A Commitment to the Preservation of Latin American Folk Art 
The Story of Irving and Ele Tragen

Irving and Ele Tragen with pieces of their Latin American Folk Art Collection

When Irving and Elle Tragen married in 1947, they began an adventure that would take them through every one of the countries in Latin America and instill in them a  life-altering passion for the folk art of the region.

Irving began a career with the State Department and his first post was in Mexico.  He and Ele would go to market (mercado) each week to buy fruit and vegetables.  It was there that they began to see the fascinating pottery, textiles, silver and gold work, and other folk art.

"We started buying little things that were attractive," Irving recalls.  They were moved by the workmanship which was unlike any they'd ever seen.  Ele was wise to foresee the investment value of the pieces, predicting that with mass manufacturing and the move to industrialized plastics these works of art would become increasingly rare.  In addition to the mercado, the two began attending art shows each Sunday morning and buying paintings ranging from $10 to $30.

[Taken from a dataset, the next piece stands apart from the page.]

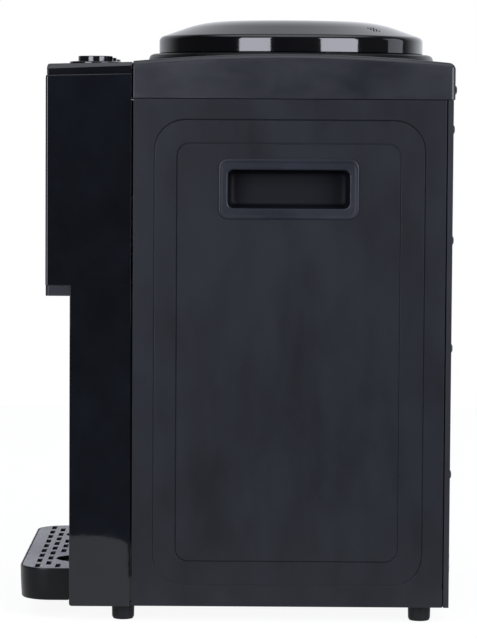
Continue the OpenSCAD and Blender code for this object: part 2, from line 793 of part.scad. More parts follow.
module mains_inlet() {
  color("#141417") union() {
    difference() {
      union() {
        box([inlet_x - 17, back_y - 2, switch_z - 14], [inlet_x + 17, back_y - 0.3, switch_z + 14]);
        box([inlet_x - 14.7, 154, switch_z - 11.7], [inlet_x + 14.7, back_y - 1, switch_z + 11.7]);
      }
      extrude_y(158, back_y + 1) polygon([
        [inlet_x - 12.2, switch_z - 8.2], [inlet_x + 12.2, switch_z - 8.2], [inlet_x + 12.2, switch_z + 3.5],
        [inlet_x + 7.5, switch_z + 8.2], [inlet_x - 7.5, switch_z + 8.2], [inlet_x - 12.2, switch_z + 3.5]
      ]);
    }
    for (p = [[-7, -1], [0, 3], [7, -1]])
      box([inlet_x + p[0] - 1, 152, switch_z + p[1] - 2], [inlet_x + p[0] + 1, 174, switch_z + p[1] + 2]);
  }
}
module drain_outlet() {
  color("#d8d8d6") translate([drain_xz[0], 0, drain_xz[1]]) difference() {
    union() {
      rod_y(8, 150, back_y + 2);
      rod_y(10, back_front - 4, back_front - 1.1);
      rod_y(9, back_y + 0.3, tray_front - 1);
      rod_y(7.8, tray_front - 1.1, tray_front);
      for (a = [0:30:330]) rotate([0, a, 0]) rod_y(0.9, back_y + 1, tray_front - 1.4, 8.8, 0);
    }
    rod_y(4.5, 149, back_y - 4);
  }
}

// ---- Water and cooling parts inside ----
module cold_tank() {
  front = collar_y - tank_r;
  color("#c4c6ca") difference() {
    union() {
      rod_z(tank_r, tank_z0, tank_z1, 0, collar_y);
      for (p = cold_ports()) rod_z(spigot_r, tank_z0 - spigot_l, tank_z0 + 1, p[0], p[1]);
      rod_y(spigot_r, front - spigot_l, front + 1, 0, room_port_z);
    }
    rod_z(tank_r - 1.5, tank_z0 + 1.5, tank_z1 + 1, 0, collar_y);
    for (p = cold_ports()) rod_z(spigot_r - 1.5, tank_z0 - spigot_l - 1, tank_z0 + 3, p[0], p[1]);
    rod_y(spigot_r - 1.5, front - spigot_l - 1, front + 6, 0, room_port_z);
  }
}
function cold_ports() = [[40, 6], [-20, 20]];
module cold_tank_lid() {
  color("#e4e4e0") difference() {
    union() {
      rod_z(tank_r + 2, tank_z1, tank_z1 + 3, 0, collar_y);
      rod_z(tank_r - 1.8, tank_z1 - 4, tank_z1 + 1, 0, collar_y);
    }
    rod_z(tank_r - 5, tank_z1 - 5, tank_z1, 0, collar_y);
    rod_z(outlet_r + 0.5, tank_z1 - 5, tank_z1 + 4, 0, collar_y);
  }
}
module baffle() {
  color("#e4e4e0") difference() {
    union() {
      rod_z(tank_r - 4, 322, 324, 0, collar_y);
      rod_z(6, tank_z0 + 1.5, 324, 0, collar_y);
    }
    rod_z(4, tank_z0, 325, 0, collar_y);
    for (a = [0:60:300])
      translate([0, collar_y, 0]) rotate(a) rod_z(5, 320, 326, 52, 0);
    rod_x(3, -8, 8, collar_y, tank_z0 + 8);
  }
}
module cold_tank_foam() {
  color("#e8e4d8") difference() {
    rod_z(tank_r + 18, tank_z0 - 16, tank_z1 - 4, 0, collar_y);
    rod_z(tank_r + 0.3, tank_z0, tank_z1, 0, collar_y);
    box([-100, peltier_y0 - 1, tank_z0 - 20], [100, 200, tank_z1 + 1]);
    box([-24, block_y0 - 25, cooler_z - 24], [24, 200, cooler_z + 24]);
    box([-13, -60, room_port_z - 18], [13, collar_y - tank_r + 12, tank_z1 - 3]);
    for (p = cold_ports()) rod_z(9, tank_z0 - 20, tank_z0 + 1, p[0], p[1]);
  }
}
module cold_block() {
  color("#b8bcc2") difference() {
    box([-22, block_y0 - 8, cooler_z - 22], [22, peltier_y0, cooler_z + 22]);
    rod_z(tank_r + 0.1, cooler_z - 30, cooler_z + 30, 0, collar_y);
  }
}
module peltier() {
  color("#f0f0ee") union() {
    box([-20, peltier_y0, cooler_z - 20], [20, sink_y0, cooler_z + 20]);
    for (x = [-12, 12]) box([x - 1, peltier_y0 + 1, cooler_z - 40], [x + 1, peltier_y0 + 3, cooler_z - 19]);
  }
}
module heat_sink() {
  fins = 15;
  color("#9fa3a9") union() {
    box([-45, sink_y0, cooler_z - 45], [45, sink_y0 + 4, cooler_z + 45]);
    for (i = [0:fins - 1])
      box([-45 + i * (88.6 / (fins - 1)), sink_y0 + 3, cooler_z - 45],
          [-43.6 + i * (88.6 / (fins - 1)), fan_y0, cooler_z + 45]);
  }
}
fan_bore = 37.5;
hub_r = 15;
module fan_frame() {
  y1 = fan_y0 + fan_d;
  color("#202124") difference() {
    union() {
      difference() {
        extrude_y(fan_y0, y1) translate([0, cooler_z]) round_rect(2 * fan_half, 2 * fan_half, 4);
        rod_y(fan_bore, fan_y0 - 1, y1 + 1, 0, cooler_z);
      }
      rod_y(hub_r, fan_y0, fan_y0 + 2, 0, cooler_z);
      for (a = [0, 90])
        translate([0, 0, cooler_z]) rotate([0, a, 0])
          box([-fan_bore - 1, fan_y0, -1.5], [fan_bore + 1, fan_y0 + 2, 1.5]);
      rod_y(2, fan_y0, fan_y0 + 10, 0, cooler_z);
    }
    for (sx = [-1, 1])
      for (sz = [-1, 1])
        rod_y(2.15, fan_y0 - 1, y1 + 1, sx * 35.75, cooler_z + sz * 35.75);
  }
}
// Blades are thin plates leaned against the air stream
module fan_rotor() {
  y0 = fan_y0 + 2.8;
  y1 = fan_y0 + fan_d - 1;
  color("#2c2d31") translate([0, 0, cooler_z]) difference() {
    union() {
      rod_y(hub_r, y0, y1);
      intersection() {
        rod_y(fan_bore - 1, y0, y1);
        for (k = [0:6])
          rotate([0, k * 360 / 7, 0]) translate([0, (y0 + y1) / 2, 0]) rotate([38, 0, 0])
            box([hub_r - 3, -9, -0.8], [fan_bore, 9, 0.8]);
      }
    }
    rod_y(2.05, y0 - 1, y1 - 2);
    difference() {
      rod_y(hub_r - 2, y0 - 1, y1 - 2);
      rod_y(4, y0 - 2, y1);
    }
  }
}

module hot_tank() {
  x = hot_xy[0];
  y = hot_xy[1];
  color("#b9bbbf") difference() {
    union() {
      rod_z(hot_r, hot_z0, hot_z1, x, y);
      rod_y(spigot_r, y - hot_r - spigot_l, y - hot_r + 2, x, hot_port_z);
      rod_z(spigot_r, hot_z0 - spigot_l, hot_z0 + 1, x + 20, y);
      for (a = [30:120:270])
        translate([x, y, 0]) rotate(a) box([30, -4, base_z + wall], [36, 4, hot_z0 + 1]);
    }
    rod_z(hot_r - 1.5, hot_z0 + 1.5, hot_z1 - 1.5, x, y);
    rod_y(spigot_r - 1.5, y - hot_r - spigot_l - 1, y - hot_r + 4, x, hot_port_z);
    rod_z(spigot_r - 1.5, hot_z0 - spigot_l - 1, hot_z0 + 3, x + 20, y);
  }
}
module heater_band() {
  color("#8f8a80") difference() {
    union() {
      rod_z(hot_r + 3, 96, 140, hot_xy[0], hot_xy[1]);
      box([hot_xy[0] - 6, hot_xy[1] - hot_r - 12, 104], [hot_xy[0] + 6, hot_xy[1] - hot_r + 2, 132]);
    }
    rod_z(hot_r + 0.1, 95, 141, hot_xy[0], hot_xy[1]);
    box([hot_xy[0] - 1.5, hot_xy[1] - hot_r - 13, 95], [hot_xy[0] + 1.5, hot_xy[1] - hot_r + 4, 141]);
  }
}
module thermostats() {
  color("#d9d4c6") for (z = [160, 184]) difference() {
    union() {
      rod_x(8, hot_xy[0] + hot_r - 2, hot_xy[0] + hot_r + 8, hot_xy[1], z);
      for (s = [-1, 1])
        box([hot_xy[0] + hot_r + 7, hot_xy[1] + s * 4 - 0.4, z - 3], [hot_xy[0] + hot_r + 15, hot_xy[1] + s * 4 + 0.4, z + 3]);
    }
    rod_z(hot_r + 0.1, z - 12, z + 12, hot_xy[0], hot_xy[1]);
  }
}
module power_board() {
  color("#1f6b3a") union() {
    box([48, -40, 28], [138, 80, 29.6]);
    for (p = [[54, -34], [132, -34], [54, 74], [132, 74]]) rod_z(3, base_z + wall, 28.5, p[0], p[1]);
    box([60, 20, 29], [92, 60, 62]);
    box([100, 40, 29], [128, 70, 44]);
    for (y = [-28, -8]) rod_z(8, 29, 58, 112, y);
    rod_z(5, 29, 48, 70, -20);
    box([56, -8, 29], [84, 8, 36]);
  }
}

// Hoses follow smooth curves through a few round points
function blend4(a, b, c, d, t) = 0.5 * ((2 * b) + (c - a) * t + (2 * a - 5 * b + 4 * c - d) * t * t
  + (3 * b - a - 3 * c + d) * t * t * t);
function smooth(p, n) = [
  for (i = [0:len(p) - 2]) for (k = [0:n - 1])
    blend4(p[max(i - 1, 0)], p[i], p[i + 1], p[min(i + 2, len(p) - 1)], k / n),
  p[len(p) - 1]
];
hose_r = 5;
hose_gap = 0.5;
tap_in_y = valve_y + 24 + hose_gap;
tap_in_z = 320;
cold_end = tank_z0 - spigot_l - hose_gap;
hot_end = hot_z0 - spigot_l - hose_gap;
module water_hoses() {
  room_end = collar_y - tank_r - spigot_l - hose_gap;
  hot_top_end = hot_xy[1] - hot_r - spigot_l - hose_gap;
  room_route = [[tap_x[1], tap_in_y, tap_in_z], [0, -80, 320], [0, -70, 322], [0, -57, 340],
    [0, -47, 351], [0, -41, room_port_z], [0, room_end, room_port_z]];
  cold_route = [[tap_x[0], tap_in_y, tap_in_z], [86, -76, 320], [84, -60, 317], [80, -48, 304], [76, -44, 276],
    [70, -40, 240], [60, -28, 221], [48, -8, 215], [41, 4, 224], [40, 6, 238], [40, 6, cold_end]];
  hot_route = [[tap_x[2], tap_in_y, tap_in_z], [-87, -76, 320], [-88, -60, 317], [-88, -48, 304], [-87, -42, 276],
    [-80, -41, 240], [-66, -40, 206], [-57, -32, 193], [hot_xy[0], hot_top_end, hot_port_z]];
  feed_route = [[-20, 20, cold_end], [-20, 20, 242], [-19, 20, 236], [-13, 23, 227], [4, 34, 214], [18, 44, 192], [20, 46, 150],
    [20, 46, 80], [14, 45, 52], [-6, 43, 34], [-26, 41, 34], [-35, 40, 46], [-35, 40, hot_end]];
  color("#e9e6dc") for (route = [room_route, cold_route, hot_route, feed_route])
    sweep(smooth(route, 4), hose_r, 8);
}

base_pan();
foot_front_right();
foot_front_left();
foot_rear_right();
foot_rear_left();
side_panel_right();
side_panel_left();
handle_cup_right();
handle_cup_left();
top_cover();
front_fascia();
button_panel();
head_underplate();
splash_panel();
indicator_lights();
back_panel();
back_screws();
lid();
bottle_receiver();
feed_spike();
drip_tray();
drip_grate();
button_cold();
button_room();
button_hot();
button_ring_cold();
button_ring_room();
button_ring_hot();
button_spring_cold();
button_spring_room();
button_spring_hot();
tap_body_cold();
tap_body_room();
tap_body_hot();
valve_plunger_cold();
valve_plunger_room();
valve_plunger_hot();
tap_lever_cold();
tap_lever_room();
tap_lever_hot();
lever_pins();
cold_tank();
cold_tank_lid();
cold_tank_foam();
baffle();
hot_tank();
heater_band();
thermostats();
cold_block();
peltier();
heat_sink();
fan_frame();
fan_rotor();
power_board();
switch_housing();
rocker_hot();
rocker_cold();
mains_inlet();
drain_outlet();
water_hoses();
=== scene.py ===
"""Countertop water dispenser: the looks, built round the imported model.

The camera comes first, then the studio, the finishes, and one function per group of pieces.
The camera, the studio and CAD boxes are in metres. From "mesh building" on, lengths are in millimetres,
and a vertex is turned into metres as it is made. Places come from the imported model's own boxes.
"""
import json
import math

import bmesh
import bpy
from mathutils import Matrix, Vector

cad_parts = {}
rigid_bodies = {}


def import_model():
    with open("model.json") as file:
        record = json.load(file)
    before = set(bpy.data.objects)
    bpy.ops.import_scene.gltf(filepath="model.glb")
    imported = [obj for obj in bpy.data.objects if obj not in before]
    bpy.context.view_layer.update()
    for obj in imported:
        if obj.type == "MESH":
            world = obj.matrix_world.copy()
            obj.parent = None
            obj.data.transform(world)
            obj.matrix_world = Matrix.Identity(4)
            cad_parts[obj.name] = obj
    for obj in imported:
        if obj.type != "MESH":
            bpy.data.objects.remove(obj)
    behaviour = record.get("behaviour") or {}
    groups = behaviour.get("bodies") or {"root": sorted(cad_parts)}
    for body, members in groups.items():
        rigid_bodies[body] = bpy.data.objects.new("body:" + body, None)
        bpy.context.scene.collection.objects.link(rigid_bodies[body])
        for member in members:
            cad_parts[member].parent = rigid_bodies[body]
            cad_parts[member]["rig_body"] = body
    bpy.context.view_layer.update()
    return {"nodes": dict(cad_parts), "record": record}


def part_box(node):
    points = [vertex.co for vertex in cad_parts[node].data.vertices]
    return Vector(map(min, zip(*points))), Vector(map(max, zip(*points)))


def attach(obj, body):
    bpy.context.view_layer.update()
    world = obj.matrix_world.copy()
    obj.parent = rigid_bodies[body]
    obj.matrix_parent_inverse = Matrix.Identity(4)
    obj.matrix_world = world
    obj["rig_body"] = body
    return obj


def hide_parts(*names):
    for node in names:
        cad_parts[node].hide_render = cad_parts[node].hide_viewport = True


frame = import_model()
nodes = frame["nodes"]
record = frame["record"]
scene = bpy.context.scene
MM = 0.001

# ---------------------------------------------------------------- camera
CAMERA_PLACE = (2.773, 0.0031, 0.4358)
CAMERA_DOWN = math.radians(3.845)
CAMERA_TURN = math.radians(0.056)
CAMERA_ROLL = 0.0062
CAMERA_LENS, CAMERA_SENSOR = 173.25, 36.0
CAMERA_CLIP = (0.05, 60.0)
QUARTER = math.radians(90)


def make_camera():
    data = bpy.data.cameras.new("camera")
    data.lens = CAMERA_LENS
    data.sensor_width = CAMERA_SENSOR
    data.clip_start, data.clip_end = CAMERA_CLIP
    camera = bpy.data.objects.new("camera", data)
    scene.collection.objects.link(camera)
    turn = Matrix.Rotation(QUARTER + CAMERA_TURN, 4, "Z")
    lift = Matrix.Rotation(QUARTER - CAMERA_DOWN, 4, "X")
    roll = Matrix.Rotation(CAMERA_ROLL, 4, "Z")
    camera.matrix_world = Matrix.Translation(CAMERA_PLACE) @ turn @ lift @ roll
    scene.camera = camera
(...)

Irving's position would take the couple to Guatemala, El Salvador, Panama, Venezuela, Peru, Bolivia, and Chile.  In each place he and Ele continued to acquire art work, which accumulated to hundreds of pieces, some priceless.

After Irving's retirement, the two had plans to return to California, settling with their vast collection of art into two adjacent houses in Tulare left to them by Ele's family.  As is so often the case, the couple's plans would not come to be.  Ele became ill in the late 1990's and the couple made plans to house their beloved collection permanently.  They looked at many options.  The Smithsonian was interested, but Ele feared the art would simply sit in a closet.  They weighed other options and came to select the Museo de las Americas in Denver.

"I felt that the organization's mission to build a bridge between Anglo and Hispanic cultures through art was in sync with ours," Irving stated.  The couple was also impressed with the museum's staff and had family in the area.

So Museo it was.

Irving and Ele were interested in the long-term financial viability of the Museo.  "We wanted to ensure that there would be a source of funds over the long term, so we needed a very sound organization to steward our endowment gift to the Museo."  The organization they chose to manage that endowment: The Denver Foundation.  The museum would receive a distribution each year from the fund.  Gary Meyer, Irving's nephew and co-trustee, serves on the Museo's board and continues to be very involved with Irving's plans for the collection.

Late last year, Irving made the decision to put further trust in the Foundation by becoming a Community Legacy Society donor.  After his lifetime, his estate will go to the endowment and be designated for the continued maintenance of the collection.  Irving said, "We have a warm, easy relationship with the Foundation.  They offer sound financial management and good accounting controls."

"It makes a great deal of sense that nonprofits like Museo can concentrate on the day to day operations because they have a partner to invest the funds safely and solidly," Irving stated.  The Museo, like The Denver Foundation, is very grateful for the passion and commitment of the Tragens.